The next frontier of digital resilience will be written in water
The WEF report delivers a message that extends far beyond the technology sector: the digital world is not separate from natural systems; it is embedded within them. Every chip fabricated, every AI model trained and every cloud service deployed carries a hydrological footprint. In a century defined by climate pressure and intensifying competition for freshwater, ignoring that reality is no longer an option.
Yet the report also outlines a different future—one in which technology helps reverse water stress rather than accelerate it; one in which digital growth is not judged solely by data throughput or computational power but by the stability and sustainability of the ecosystems that support it.
A new phase of the digital revolution has begun, and it will be shaped by hydrological intelligence as much as by processing speed. The question is no longer whether the tech sector will adapt.
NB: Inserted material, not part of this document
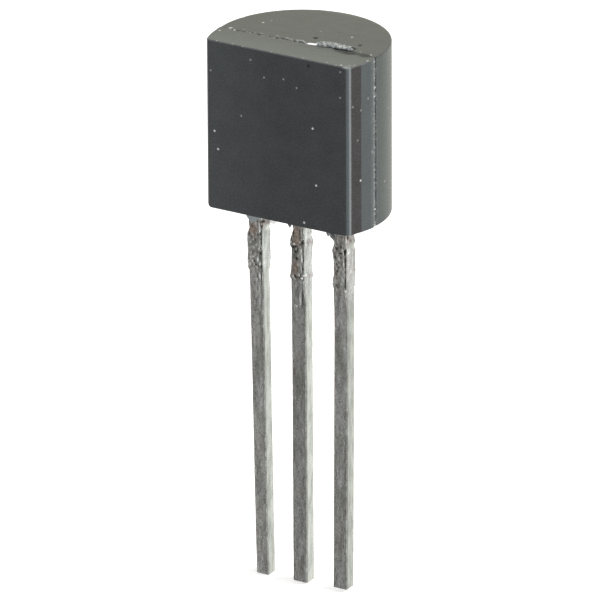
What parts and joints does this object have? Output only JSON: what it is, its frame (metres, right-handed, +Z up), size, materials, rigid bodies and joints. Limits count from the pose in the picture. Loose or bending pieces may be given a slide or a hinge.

It is how quickly, how ambitiously and how responsibly it will rise to meet this defining challenge.
Seven priority actions for a nature-positive tech sector
The WEF report identifies seven actionable pathways for companies committed to aligning growth with ecological resilience:
1. Advance resilient and restorative water use
Assess water stress before site development, design for efficiency, deploy closed-loop systems and invest in watershed restoration.
2. Mitigate pollution and pursue circularity
Avoid contamination through cleaner processes, design products for longevity and recyclability, and support e-waste recovery programmes.
3. Tackle non-power operational and embodied GHG emissions
Prevent emission leaks, deploy abatement technologies and invest in credible carbon offset and removal schemes that deliver co-benefits.
4. Promote land stewardship and restoration
Prioritise brownfield development, conduct biodiversity risk assessments, integrate native landscaping and invest in habitat restoration.
5. Power operations sustainably
Increase reliance on low- and zero-carbon energy, improve energy-efficient computing and cooling, and optimise building design to minimise upstream impacts.
6. Engage with the supply chain
Favour suppliers with robust sustainability certifications, prioritise low-impact materials and establish clear expectations for biodiversity and water stewardship across the value chain.
7. Engage externally and support policy-making
Report nature-related impacts and dependencies transparently through credible frameworks, support evidence-based policy development and collaborate with customers on shared sustainability goals.
These actions are not theoretical. They are already being implemented by industry leaders and can be scaled across the sector with the right commitment and investment.